Less regular, but easy to spot are the crazy women in a ditch on the side of the road on the way into Skerries - the Horans have found an isolated spot to cheer us on! A group of us chase back on through the cars, but there's no staying with the leaders on the final ascent. A group of us gather together and hit the town for the final time.

Across the line, and done!

Hugs, cheers, pats on the back. Neal appears, then Michael, and lastly Tom, who is soaking it all up and savouring every moment. The right way to do it!

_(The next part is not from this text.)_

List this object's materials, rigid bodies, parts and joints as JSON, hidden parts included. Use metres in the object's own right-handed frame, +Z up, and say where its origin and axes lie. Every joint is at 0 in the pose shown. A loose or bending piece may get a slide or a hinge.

We've come a long way baby!



It was, in a couple of ways, easier than expected - a bunch of 150 makes it easy to shelter and draft in most situations, and our support team made our lives out of the saddle a near luxury. That allowed us as a whole team to stay in good humour during the race. The crosswinds were unlike anything I'd ever experienced before though, and the constant creeping fatigue that accumulated over the week was draining and turned us into pseudo-zombies. It takes a while to adjust to the speeds at which the pros tackle the climbs when they're really racing, and the physicality of their racing. Having said that, if I'm able at all, I'll be back next year for more!

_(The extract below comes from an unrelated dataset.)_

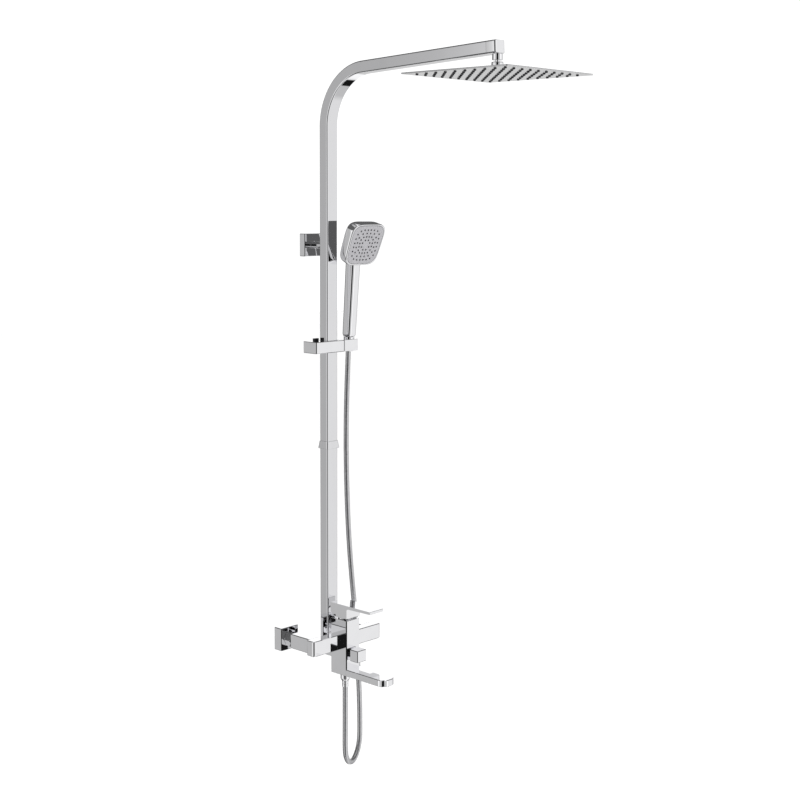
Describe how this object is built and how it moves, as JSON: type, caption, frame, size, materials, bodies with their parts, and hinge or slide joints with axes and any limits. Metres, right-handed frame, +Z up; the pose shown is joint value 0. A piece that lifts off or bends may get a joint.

Getting up on stage to claim my finisher's medal was one of the highlights of my cycling career. While the achievement was mine in that moment, there's a whole host of family and friends who have supported me in getting to this point (Rachel Glendon literally drove me to the race), and a rake of clubmates and sponsors who pitched in and did a pile of work in the backrooms. They've all been thanked via my official role, but let me reiterate my gratitude - thank you to everyone who has helped me along this path! Now bring on 2016!